Dataset excerpt

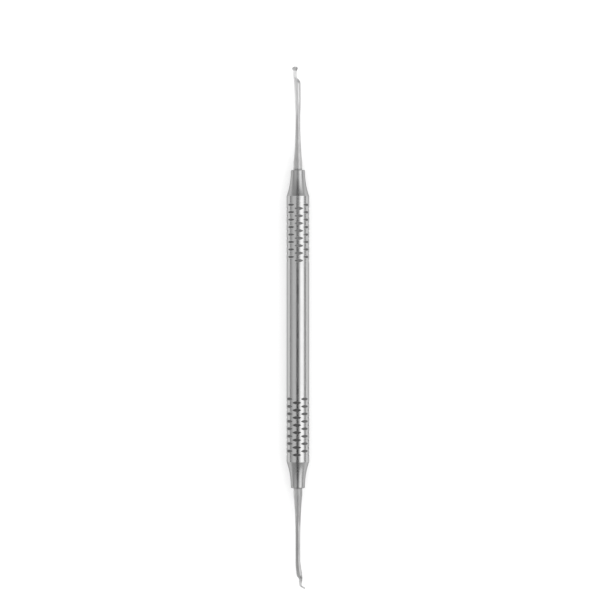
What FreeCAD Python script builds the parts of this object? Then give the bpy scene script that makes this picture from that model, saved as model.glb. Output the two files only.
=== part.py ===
import FreeCAD, Part
import math
import os

import Sketcher

# Double-ended dental chisel, in millimetres, lying on its side.
# The handle's axis runs along Y, +Z is up and the surface that it lies on is z = 0.
# Each working end is drawn along its own +Y, from the handle's end face outwards.

doc = FreeCAD.newDocument("dental_chisel")

SIZES = [
    # Handle: a round hollow grip with a concave taper at each end
    ("handle_diameter", 8.0),
    ("handle_length", 112.6),
    ("handle_wall", 1.0),
    ("taper_length", 9.3),
    ("end_diameter", 5.0),
    ("end_land", 0.2),
    ("end_chamfer", 0.35),
    # Sockets in the handle's ends, and the tangs that are pressed into them
    ("socket_diameter", 2.4),
    ("socket_depth", 14.0),
    ("socket_clearance", 0.02),
    ("tang_gap", 2.0),
    ("tang_chamfer", 0.3),
    # Grip cuts: straight vee cuts across the handle, in staggered columns
    ("cut_depth", 0.35),
    ("cut_width", 1.06),
    ("cut_pitch", 2.63),
    ("cut_rows", 8),
    ("cut_columns", 4),
    ("upper_band_inset", 12.4),
    ("lower_band_inset", 11.9),
    ("upper_cut_turn", -41.5),
    ("lower_cut_turn", -5.3),
    # Working ends: what both share
    ("collar_diameter", 3.08),
    ("collar_length", 2.9),
    ("cone_length", 2.1),
    ("cone_tip_diameter", 2.6),
    ("waist_diameter", 1.65),
    ("neck_width", 0.9),
    ("neck_depth", 1.15),
    ("neck_crown", 0.06),
    ("neck_end_width", 1.1),
    ("bend_radius", 0.3),
    ("foot_width", 2.1),
    ("foot_root_width", 1.75),
    ("foot_length", 1.65),
    ("foot_thickness", 0.55),
    ("edge_height", 0.25),
    ("inner_bevel", 0.3),
    ("outer_bevel", 0.35),
    # Upper working end: lengths of its stretches, how far it leans, and its foot
    ("upper_taper_run", 12.4),
    ("upper_waist_run", 0.8),
    ("upper_swell_run", 6.8),
    ("upper_bulb_run", 5.4),
    ("upper_shoulder_run", 2.3),
    ("upper_neck_run", 2.3),
    ("upper_swell_diameter", 2.02),
    ("upper_shoulder_diameter", 2.2),
    ("upper_swell_lean", 0.04),
    ("upper_shoulder_lean", 0.17),
    ("upper_neck_lean", 1.03),
    ("upper_foot_bend", 50.0),
    # Lower working end
    ("lower_taper_run", 13.2),
    ("lower_waist_run", 6.6),
    ("lower_swell_run", 3.8),
    ("lower_bulb_run", 1.4),
    ("lower_shoulder_run", 2.0),
    ("lower_neck_run", 2.3),
    ("lower_swell_diameter", 1.86),
    ("lower_shoulder_diameter", 2.05),
    ("lower_swell_lean", 0.25),
    ("lower_shoulder_lean", 0.48),
    ("lower_neck_lean", 0.95),
    ("lower_foot_bend", 59.0),
]

sheet = doc.addObject("Spreadsheet::Sheet", "sizes")
for row, (alias, number) in enumerate(SIZES, start=1):
    sheet.set(f"A{row}", alias)
    sheet.set(f"B{row}", str(number))
    sheet.setAlias(f"B{row}", alias)
doc.recompute()

# How many lofted stretches make up the smooth swell from the waist to the bulb
SWELL_STEPS = 4

HANDLE_R = "sizes.handle_diameter / 2"
HALF = "sizes.handle_length / 2"
SOCKET_R = "sizes.socket_diameter / 2"


def value(formula):
    """The number that a formula on the sheet's cells gives."""
    return float(sheet.evalExpression(formula))


def tangentRadius(rise, run):
    """Radius of an arc that starts parallel to the axis and moves off it by rise over a length of run."""
    return f"(({rise}) ^ 2 + ({run}) ^ 2) / (2 * ({rise}))"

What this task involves
Extract the full listing above without altering anything.

The reply
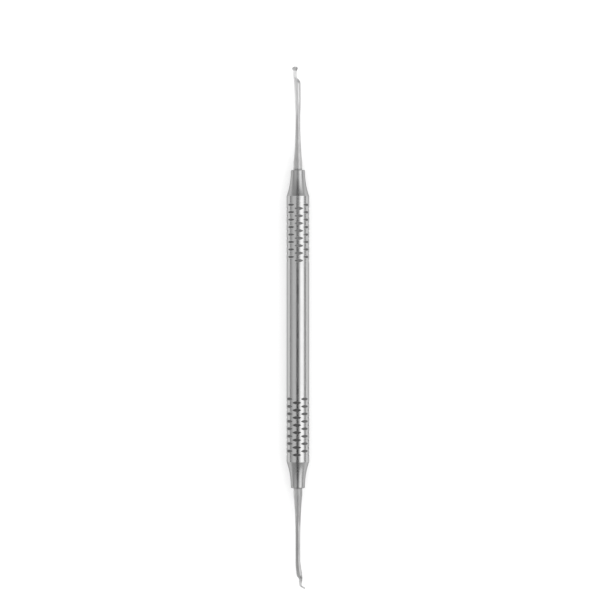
What FreeCAD Python script builds the parts of this object? Then give the bpy scene script that makes this picture from that model, saved as model.glb. Output the two files only.
=== part.py ===
import FreeCAD, Part
import math
import os

import Sketcher

# Double-ended dental chisel, in millimetres, lying on its side.
# The handle's axis runs along Y, +Z is up and the surface that it lies on is z = 0.
# Each working end is drawn along its own +Y, from the handle's end face outwards.

doc = FreeCAD.newDocument("dental_chisel")

SIZES = [
    # Handle: a round hollow grip with a concave taper at each end
    ("handle_diameter", 8.0),
    ("handle_length", 112.6),
    ("handle_wall", 1.0),
    ("taper_length", 9.3),
    ("end_diameter", 5.0),
    ("end_land", 0.2),
    ("end_chamfer", 0.35),
    # Sockets in the handle's ends, and the tangs that are pressed into them
    ("socket_diameter", 2.4),
    ("socket_depth", 14.0),
    ("socket_clearance", 0.02),
    ("tang_gap", 2.0),
    ("tang_chamfer", 0.3),
    # Grip cuts: straight vee cuts across the handle, in staggered columns
    ("cut_depth", 0.35),
    ("cut_width", 1.06),
    ("cut_pitch", 2.63),
    ("cut_rows", 8),
    ("cut_columns", 4),
    ("upper_band_inset", 12.4),
    ("lower_band_inset", 11.9),
    ("upper_cut_turn", -41.5),
    ("lower_cut_turn", -5.3),
    # Working ends: what both share
    ("collar_diameter", 3.08),
    ("collar_length", 2.9),
    ("cone_length", 2.1),
    ("cone_tip_diameter", 2.6),
    ("waist_diameter", 1.65),
    ("neck_width", 0.9),
    ("neck_depth", 1.15),
    ("neck_crown", 0.06),
    ("neck_end_width", 1.1),
    ("bend_radius", 0.3),
    ("foot_width", 2.1),
    ("foot_root_width", 1.75),
    ("foot_length", 1.65),
    ("foot_thickness", 0.55),
    ("edge_height", 0.25),
    ("inner_bevel", 0.3),
    ("outer_bevel", 0.35),
    # Upper working end: lengths of its stretches, how far it leans, and its foot
    ("upper_taper_run", 12.4),
    ("upper_waist_run", 0.8),
    ("upper_swell_run", 6.8),
    ("upper_bulb_run", 5.4),
    ("upper_shoulder_run", 2.3),
    ("upper_neck_run", 2.3),
    ("upper_swell_diameter", 2.02),
    ("upper_shoulder_diameter", 2.2),
    ("upper_swell_lean", 0.04),
    ("upper_shoulder_lean", 0.17),
    ("upper_neck_lean", 1.03),
    ("upper_foot_bend", 50.0),
    # Lower working end
    ("lower_taper_run", 13.2),
    ("lower_waist_run", 6.6),
    ("lower_swell_run", 3.8),
    ("lower_bulb_run", 1.4),
    ("lower_shoulder_run", 2.0),
    ("lower_neck_run", 2.3),
    ("lower_swell_diameter", 1.86),
    ("lower_shoulder_diameter", 2.05),
    ("lower_swell_lean", 0.25),
    ("lower_shoulder_lean", 0.48),
    ("lower_neck_lean", 0.95),
    ("lower_foot_bend", 59.0),
]

sheet = doc.addObject("Spreadsheet::Sheet", "sizes")
for row, (alias, number) in enumerate(SIZES, start=1):
    sheet.set(f"A{row}", alias)
    sheet.set(f"B{row}", str(number))
    sheet.setAlias(f"B{row}", alias)
doc.recompute()

# How many lofted stretches make up the smooth swell from the waist to the bulb
SWELL_STEPS = 4

HANDLE_R = "sizes.handle_diameter / 2"
HALF = "sizes.handle_length / 2"
SOCKET_R = "sizes.socket_diameter / 2"


def value(formula):
    """The number that a formula on the sheet's cells gives."""
    return float(sheet.evalExpression(formula))


def tangentRadius(rise, run):
    """Radius of an arc that starts parallel to the axis and moves off it by rise over a length of run."""
    return f"(({rise}) ^ 2 + ({run}) ^ 2) / (2 * ({rise}))"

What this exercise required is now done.